Depending on your camera manufacturer, it should be possible to configure camera parameters for the best results. The most important part of the configuration is to enable anti-flicker for your region (50 or 60 Hz) and to disable automatic gain, white balance and focus control. This is a fundamental step, as the software will recognize any changes in the images as a change in the face, significantly affecting the classification and tracking results.

Positioning

An ideal positioning of the camera would be aimed at a narrow space where people pass one by one, such as a doorway. You can zoom in on the upper part of the door and capture each person's face one by one while they are entering or exiting.

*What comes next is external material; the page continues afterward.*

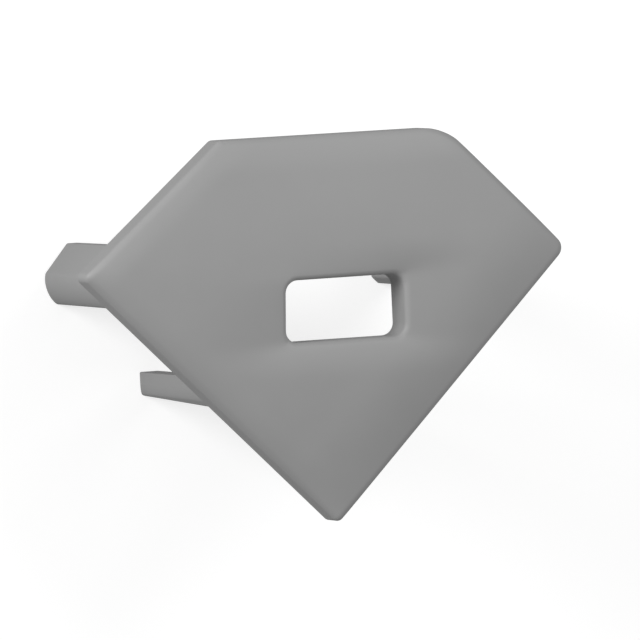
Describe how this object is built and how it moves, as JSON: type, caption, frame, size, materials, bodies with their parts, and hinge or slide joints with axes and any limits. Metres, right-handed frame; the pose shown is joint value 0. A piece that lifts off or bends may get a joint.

This allows for a high face image resolution as opposed to a scenario where people can pass by alongside each other and thus a lesser level of zoom must be applied to process multiple people at once.

Angle

The best age and gender results are obtained when people are captured frontally. The bigger the angle of the camera with respect to your ROI is, the bigger the error margins are on the age and gender estimates. For example, when using a ceiling mounted camera looking at a door, make sure that you try to minimize the angle of the camera looking down at the door by moving it backwards and apply zoom on your ROI.

Distance

The further the person is from the camera, the smaller the resolution of the face in the image will be and the harder it will be to detect the person. To detect people from a distance, two things are required. Firstly, the capture resolution of the camera must be sufficiently large, 720p or 1080p is advised. Secondly, optical or digital zoom can be used in order to detect faces with sufficient resolution.

Lighting

The faces must be sufficiently and frontally lit. In case of nonlinear light patterns on the face or strong sideways illumination, the SDK will have more difficulty to correctly process the features of a person. Back illumination, such as a window behind a person, darkens the face feature and is thus less desirable. This can be counteracted to some extent by disabling automatic camera adjustment such as white-balance, focus and exposure controls.